Our reality is no longer that of the years of the boomers, the years of liberal-democratic triumph. That reality has been photographed by Andrea Graziosi, who in Occidenti e Modernità. Vedere un mondo nuovo [The Wests and Modernity. Seeing a New World] (Bologna, il Mulino, 2023) asserts that the Europe of the economic boom was marked by some key factors in addition to the demographic explosion and the consequent increase in youth and energy. There was rapid economic growth, sustained by demographic changes, including large numbers moving from countryside to city; a rapid increase in industrialization, urbanization and education; the growth of the rights of individuals particularly women; lively ideological debates and the economic dominance of Europe and the West over the rest of the world.

The recent protests in France against the pension reforms sought by Macron, which shifts the retirement age from 62 to 64 – with exemptions for those in heavy-duty jobs – clearly indicates that the heart of the Mitterrand-style socialist model, retirement at 60, is still a powerful factor. However, there is no longer a population boom: rather, numbers are dwindling. Meanwhile, the growth of individual rights has been accompanied by the gradual decline of social rights, in areas such as long-term employment, retirement at 60, health care, to name a few.

The pattern of continuous growth emerged as part of a series of other well-known problems, including environmental ones. Some experts have also detected a psychological fear of an environmental apocalypse among Europeans. At the same time, however, because of the new increased life expectancy, there is a tendency to reject one’s own limitedness and a reluctance to have children, two of the most interesting points in Graziosi’s text. Longer life expectancy and reduced fertility are the most relevant causes of the crisis of the liberal-democratic model. A possible remedy is immigration. There is a considerable number of migrants available, but problems arise with their integration, as shown by current failures in assimilation. Thus, gradually Europeans have become closed in on themselves; their diminishing social rights have led to the demand for new individual rights. The vital tension between the two poles of the liberal-democratic vision has failed to preserve the balance.

Neoliberalism and fear

Nevertheless, the appeal of the liberal-democratic model – a job for life and retirement at 60 – remains very much alive, even though it is not sustainable under current social conditions, as Macron pointed out. Relevant factors include population decline, longer life expectancy, and the movement of industry offshore which allows production at lower cost. These are the seemingly separate causes of the emergence of a new world, essentially no longer liberal-democratic, but neoliberal. In a world in which both the old and the new sources of labor are in short supply, retirement at the age of 60 becomes problematic, and offshoring a necessity. One can therefore see in neoliberalism – embodied in the slogan “Society does not exist, only the individual exists” – the principle that has kept Europeans on the march. It no longer involves only the struggles of the destitute but the rage and also the fear of those who see themselves as victims. Dominique Moïsi, in his interesting Geopolitica delle emozioni (Geopolitics of the Emotions [Doubleday, New York, 2009]) has captured the importance of fear in the new geopolitics. He has summarized its emergence at the beginning of the new millennium as follows: Asia, the land of hope, still had the certainty that its future would be better than its past and present. Islamic countries, feeling humiliated, wanted to get rid of the present; the West, the sphere of affluence, feared that its privileges and its advantages were fading away. The year 2011 came with the overflow of the Arab hope that they could shake off the oppressive weight of despotic, plundering regimes and thus join the rest of the world. But European fear prevented it from grasping how this Middle Eastern phenomenon was a product of its own model and, after the “betrayal” of the Arab Spring, it feared that those fleeing oppressive regimes might further shrink their residual prosperity.
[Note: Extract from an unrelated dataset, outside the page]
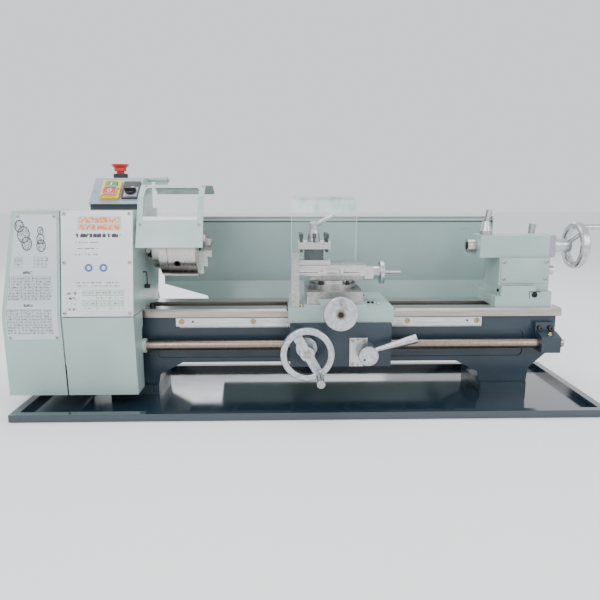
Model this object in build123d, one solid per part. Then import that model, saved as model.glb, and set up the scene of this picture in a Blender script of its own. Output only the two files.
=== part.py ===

The struggle of the destitute is different from the rage of those who see themselves as victims and the liberal-democratic model has changed into that of a besieged fortress, promoting a culture of fear. That is why fearful Europeans cannot see in migrants the workforce their welfare state needs in order to avoid collapse. If you are unwilling to have more children, you adopt them; but, to adopt, you must have an inclusive, expansive vision, not a neoliberal one. Obsession with fading privileges accentuates rather than alleviates the difficulties which confront society.

Fear may well be a radical problem for the liberal-democratic model.